Ever realised that the famous, red hot Naga Mirchi (a special variety of chilli from Nagaland) doesn’t have a Wikipedia page? And that Cannanore Home Furnishings — textile home furnishings from Kannur — is a brand with geographical indication (GI) registration? Wiki, which is an open and free repository of knowledge on the Internet, does not have pages, in English and other recognised Indian languages, on most GI-tagged Indian products.
The Centre for Internet and Society-Access to Knowledge — popular as CIS-A2K— which is a not-for-profit movement to promote the fundamental principles of justice, freedom, and economic development, launched an India Edit-a-thon for seven days from January 25 to generate Wikimedia pages in English and Indian languages on Indian products recognised by the GI Registry of India.

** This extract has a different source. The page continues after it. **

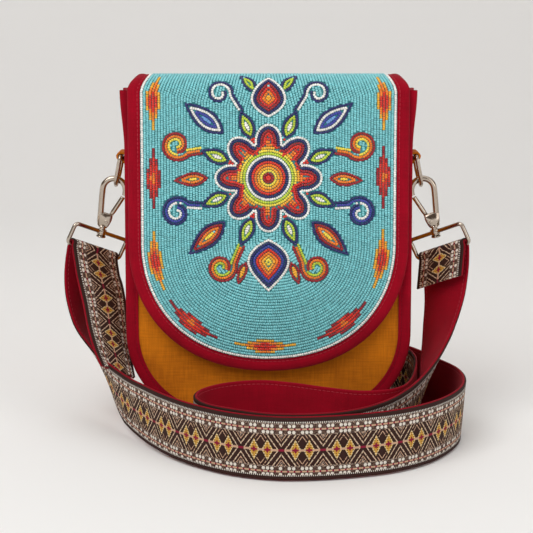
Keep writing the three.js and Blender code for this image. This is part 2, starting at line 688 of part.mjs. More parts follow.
const STAND = STRAP_WIDTH / 2 + 0.2;

// Rows hold shares of the loop bar's place and of the bag's depth, so that the ribbon follows both.
// The last number of a row is 1 where the ribbon leaves a tilted bar askew, and 0 where it runs square.
const ACROSS_SHARE = LOOP_BAR.x / 126.07;
const DEPTH_SHARE = (MOUTH_HALF_DEPTH + BASE_EXTRA_DEPTH) / 25;
const HEIGHT_SHARE = (LOOP_BAR.z - STAND) / (120.9 - 21.2);

function stations(rows) {
  return rows.map(([x, y, lift, a = 0, b = 0, c = 1, askew = 0]) => {
    const z = STAND + lift * HEIGHT_SHARE;
    const at = new THREE.Vector3(x * ACROSS_SHARE, y * DEPTH_SHARE, z);
    return [at, new THREE.Vector3(a, b, c).normalize(), askew];
  });
}

const [BAR_A, BAR_B, BAR_C] = BAR_DIRECTION.toArray();
const STRAP_STATIONS = [
  ...stations([
    [-105.5, -42, 20.8, -0.46, -0.78, 0.42],
    [-109.5, -34, 30.8, -0.52, -0.77, 0.36],
    [-113.8, -23, 45.8, -0.6, -0.74, 0.3],
    [-118, -11.5, 67.8, -0.67, -0.68, 0.3],
    [-122.6, -6.2, 86.8, -BAR_A, BAR_B, BAR_C, 1],
  ]),
  ...foldStations(-1).reverse(),
  ...stations([
    [-130, 2.2, 89.8, -0.69, -0.64, 0.34, 0.8],
    [-132.2, 2.4, 78.8, -0.62, -0.745, 0.24, 0.2],
    [-133.2, 1, 62.8, -0.5, -0.84, 0.19],
    [-130.5, -4.5, 45.3, -0.36, -0.91, 0.2],
    [-124, -15, 28.8, -0.18, -0.9, 0.4],
    [-114.5, -32, 14.8, -0.02, -0.76, 0.65],
    [-101, -56, 5.8, 0.08, -0.47, 0.88],
    [-83, -82, 1.8, 0.06, -0.2, 0.98],
    [-63, -108, 0.4, 0.02, -0.04, 1],
    [-43, -127, 0],
    [-20, -142, 0],
    [5, -149.5, 0],
    [30, -149, 0],
    [55, -144, 0],
    [80, -135, 0],
    [103, -119, 0, 0.03],
    [120, -98, 0, 0.05, -0.02],
    [131, -74, 0, 0.07],
    [134.5, -50, 0, 0.07],
    [132.5, -28, 0, 0.04],
    [125, -8, 0],
    [116, 13, 0],
    [105, 33, 0],
    [88, 49, 0],
    [62, 60, 0],
    [34, 65, 0],
    [4, 65, 0],
    [-24, 60, 0],
    [-40, 51, 0],
    [-42, 42, 0],
    [-32, 36, 0],
    [-12, 36, 0],
    [16, 40, 0],
    [46, 44, 0],
    [74, 43.5, 0],
    [93, 37, 0],
    [104, 23, 0],
    [107, 4, 0],
    [106, -16, 0],
    [103.5, -34, 0],
    [100.5, -50, 0],
    [96.5, -65, 0],
    [90.5, -78, 0],
    [80, -87, 0],
    [62, -90, 0],
    [38, -81, 0],
    [16, -70, 0],
    [-6, -64, 0],
    [-30, -71, 0],
    [-45, -86, 0],
    [-48.5, -103, 0],
    [-41, -119, 0],
    [-23, -132, 0],
    [3, -142.7, 0],
    [30, -142.5, 0],
    [52, -136, 0.2, -0.01],
    [72, -122, 1.4, -0.04, -0.1, 0.99],
    [90, -98, 4.3, -0.03, -0.32, 0.95],
    [103.5, -70, 10.3, 0.03, -0.6, 0.8],
    [113, -44, 20.3, 0.14, -0.82, 0.55],
    [119.5, -24, 34.3, 0.3, -0.89, 0.34],
    [124.2, -11, 50.8, 0.46, -0.85, 0.25],
    [127.4, -3.5, 67.8, 0.58, -0.77, 0.25],
    [128.4, 1.2, 85.8, 0.68, -0.64, 0.34, 0.8],
  ]),
  ...foldStations(1),
  ...stations([
    [123.6, -5.4, 88.8, BAR_A, BAR_B, BAR_C, 1],
    [122.6, -7.4, 77.8, BAR_A, BAR_B, BAR_C, 1],
  ]),
];

function strapRings() {
  const curve = new THREE.CatmullRomCurve3(STRAP_STATIONS.map(([at]) => at), false, "centripetal");
  const last = STRAP_STATIONS.length - 1;
  const steps = 2 * last;
  const rings = [];
  for (let i = 0; i <= steps; i += 1) {
    const t = i / steps;
    const at = curve.getPoint(t);
    const along = curve.getTangent(t);
    const index = Math.min(Math.floor(t * last), last - 1);
    const share = t * last - index;
    const [, nearAcross, nearAskew] = STRAP_STATIONS[index];
    const [, farAcross, farAskew] = STRAP_STATIONS[index + 1];
    const across = nearAcross.clone().lerp(farAcross, share).normalize();
    const askew = THREE.MathUtils.lerp(nearAskew, farAskew, share);
    across.addScaledVector(along, -across.dot(along) * (1 - askew)).normalize();
    const face = new THREE.Vector3().crossVectors(across, along).normalize();
    const corners = [[-1, -1], [1, -1], [1, 1], [-1, 1]];
    rings.push(
      corners.map(([a, b]) =>
        at
          .clone()
          .addScaledVector(across, (a * STRAP_WIDTH) / 2)
          .addScaledVector(face, (b * STRAP_SHEET) / 2),
      ),
    );
  }
  return rings;
}

// Assembly.

const group = new THREE.Group();

function material(color, roughness, metalness = 0) {
  return new THREE.MeshStandardMaterial({ color, roughness, metalness });
}

function add(name, solid, look) {
  const mesh = new THREE.Mesh(geometryOf(solid), look());
  mesh.name = name;
  group.add(mesh);
}

const twill = () => material(0xb8761c, 0.85);
const crimson = () => material(0xa00c28, 0.75);
const cloth = () => material(0x8a5a1a, 0.9);
const turquoise = () => material(0x5fb4b4, 0.35);
const whiteBeads = () => material(0xe8e6e0, 0.3);
const orangeBeads = () => material(0xf0951f, 0.3);
const redBeads = () => material(0x9c1220, 0.3);
const navyBeads = () => material(0x1b1f5c, 0.3);
const nickel = () => material(0xb9b5ae, 0.25, 1);
const webbing = () => material(0x7a5a48, 0.85);

add("front_panel", panel(-1), twill);
add("back_panel", panel(1), twill);
add("gusset", gusset(), twill);
add("front_binding", bodyBinding(-1), crimson);
add("back_binding", bodyBinding(1), crimson);
add("front_hem", frontHem(), crimson);
add("left_gusset_hem", gussetHem(-1), crimson);
add("right_gusset_hem", gussetHem(1), crimson);
add("lining", lining(), cloth);

const anchorHalf = FLAP_HALF_WIDTH - EDGE_INSET;
const anchorShape = [
  [-anchorHalf, HINGE_Z - ANCHOR_HEIGHT],
  [anchorHalf, HINGE_Z - ANCHOR_HEIGHT],
  [anchorHalf, HINGE_Z - 0.15],
  [-anchorHalf, HINGE_Z - 0.15],
];
add("flap_anchor", alongY(anchorShape, ANCHOR_START_Y, ANCHOR_START_Y + FLAP_BACKING), crimson);

add("flap_backing", flapBand(BACKING_IN, BACKING_OUT).intersect(flapPrism(EDGE_INSET)), crimson);
add("flap_binding", flapBinding(), crimson);
const beadBand = flapBand(BEADS_IN, BEADS_OUT);
const edgeRow = flapPrism(EDGE_ROW_INSET).subtract(flapPrism(EDGE_ROW_INSET + EDGE_ROW_WIDTH));
add("bead_edge_row", beadBand.intersect(edgeRow), whiteBeads);

const lozengePair = { top: orangeBeads, upper: redBeads, lower: orangeBeads, base: redBeads };
const ornamentLooks = Object.values(lozengePair).flatMap((look) => [look, look]);
let field = beadBand.intersect(flapPrism(FIELD_INSET));
Object.entries(ORNAMENTS).forEach(([name, shape], i) => {
  const look = i < 8 ? ornamentLooks[i] : i === 8 || name.startsWith("leaf") ? orangeBeads : navyBeads;
  let solid = beadBand.intersect(alongY(grown(shape, -GAP / 2), -60, 0));
  if (name === "flower_petals") {
    const core = arcPoints([0, ROSETTE_Z], CORE_RADIUS, 0, 342, 19);
    solid = solid.subtract(alongY(grown(core, GAP / 2), -60, 0));
    add("flower_core", beadBand.intersect(alongY(grown(core, -GAP / 2), -60, 0)), redBeads);
  }
  add(name, solid, look);
  field = field.subtract(alongY(grown(shape, GAP / 2), -60, 0));
});
add("bead_field", field, turquoise);

const towardFront = new THREE.Vector3(0, -1, 0);
const panelFaceY = -halfDepthAt(SNAP_Z) - SHEET / 2;
const socketFrom = new THREE.Vector3(0, panelFaceY - GAP, SNAP_Z);
add("snap_socket", cylinderAt(SNAP_SOCKET_RADIUS, SNAP_SOCKET_HEIGHT, socketFrom, towardFront, 20), nickel);
const downShare = (HINGE_Z - SNAP_Z) / (HINGE_Z - FLAP_BOTTOM_Z);
const standOff = FLAP_STAND_OFF_TOP + (FLAP_STAND_OFF_BOTTOM - FLAP_STAND_OFF_TOP) * downShare;
const backingY = -halfDepthAt(SNAP_Z) - standOff - BACKING_IN;
const studFrom = new THREE.Vector3(0, backingY + 2 * GAP + SNAP_STUD_HEIGHT, SNAP_Z);
add("snap_stud", cylinderAt(SNAP_STUD_RADIUS, SNAP_STUD_HEIGHT, studFrom, towardFront, 20), nickel);

for (const [word, side] of [
  ["left", -1],
  ["right", 1],
]) {
  add(word + "_tab", tabSolid(side), crimson);
  add(word + "_ring", ringSolid(side), nickel);
  add(word + "_hook", hookSolid(side), nickel);
  add(word + "_gate", gateSolid(side), nickel);
  add(word + "_gate_pin", pinSolid(side), nickel);
  add(word + "_gate_spring", springSolid(side), nickel);
  add(word + "_loop", loopSolid(side), nickel);
}

add("strap", loft(strapRings(), false), webbing);

// The frame's origin is under the middle of the whole object, on the floor.
const bounds = new THREE.Box3().setFromObject(group);
const middle = bounds.getCenter(new THREE.Vector3());
group.position.set(-middle.x, -middle.y, -bounds.min.z);

export default group;
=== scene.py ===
"""A beaded crossbody bag: cloth body, beaded flap, swivel hooks and a long patterned strap.

Sizes are millimetres about the bag's own middle, and each finished mesh is placed in the frame in metres.
"""

import logging
import math
import random
from dataclasses import dataclass, field
from enum import Enum, IntEnum
from functools import partial

import bmesh
import bpy
import numpy as np
from mathutils import Matrix, Vector
from mathutils.kdtree import KDTree


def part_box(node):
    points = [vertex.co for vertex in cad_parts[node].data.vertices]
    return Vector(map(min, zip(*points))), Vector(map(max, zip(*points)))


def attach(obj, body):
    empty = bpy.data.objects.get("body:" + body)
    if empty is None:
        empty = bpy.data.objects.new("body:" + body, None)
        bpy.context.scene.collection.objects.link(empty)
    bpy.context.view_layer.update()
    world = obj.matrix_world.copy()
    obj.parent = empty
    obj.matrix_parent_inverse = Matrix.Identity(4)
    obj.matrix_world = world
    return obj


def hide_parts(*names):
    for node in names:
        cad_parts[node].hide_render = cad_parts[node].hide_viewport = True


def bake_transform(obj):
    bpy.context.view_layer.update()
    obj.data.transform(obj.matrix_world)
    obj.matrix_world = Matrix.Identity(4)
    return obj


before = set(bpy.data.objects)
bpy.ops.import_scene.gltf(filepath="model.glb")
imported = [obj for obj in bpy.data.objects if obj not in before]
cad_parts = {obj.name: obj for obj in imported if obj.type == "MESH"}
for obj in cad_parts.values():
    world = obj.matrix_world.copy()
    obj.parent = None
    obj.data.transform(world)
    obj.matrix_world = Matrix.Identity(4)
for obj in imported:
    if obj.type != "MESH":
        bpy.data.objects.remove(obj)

log = logging.getLogger("bag")

MM = 0.001
UV_NAME = "cloth_mm"

Array, Thing, Finish, Tree = np.ndarray, bpy.types.Object, bpy.types.Material, bpy.types.NodeTree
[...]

“Kerala alone boasts 23 products, mostly agricultural, with the GI tag. But Malayalam Wiki doesn’t have information on all of them. Besides the Aranmula Kannadi, none of the other GI-tagged products from Kerala have Wiki pages in English. Nationally, there are about 213 GI-tagged products and we know nothing of most of them. There isn’t a single article on many of them even in English. It’s in this context that the Edit-a-thon becomes extremely relevant. It’s being held to celebrate the Republic Day,” says Wiki activist Manoj Karingamadathil.
13 pages already
The campaign, launched on Monday, has evoked enthusiastic response from Wiki activists who have begun to create pages on most of these products. At the time of going to press, 13 GI-tagged Kerala products have got Wiki pages and editors are at work to generate content for these products in English.
Apart from existing Wiki editors, freshers may also be part of the campaign. “All they have to do is to create a Wiki account before sending in researched content,” points out Mr. Manoj. The campaign will be on till January 31.
Seven-day India Edit-a-thon begins; Wiki activists begin creating pages.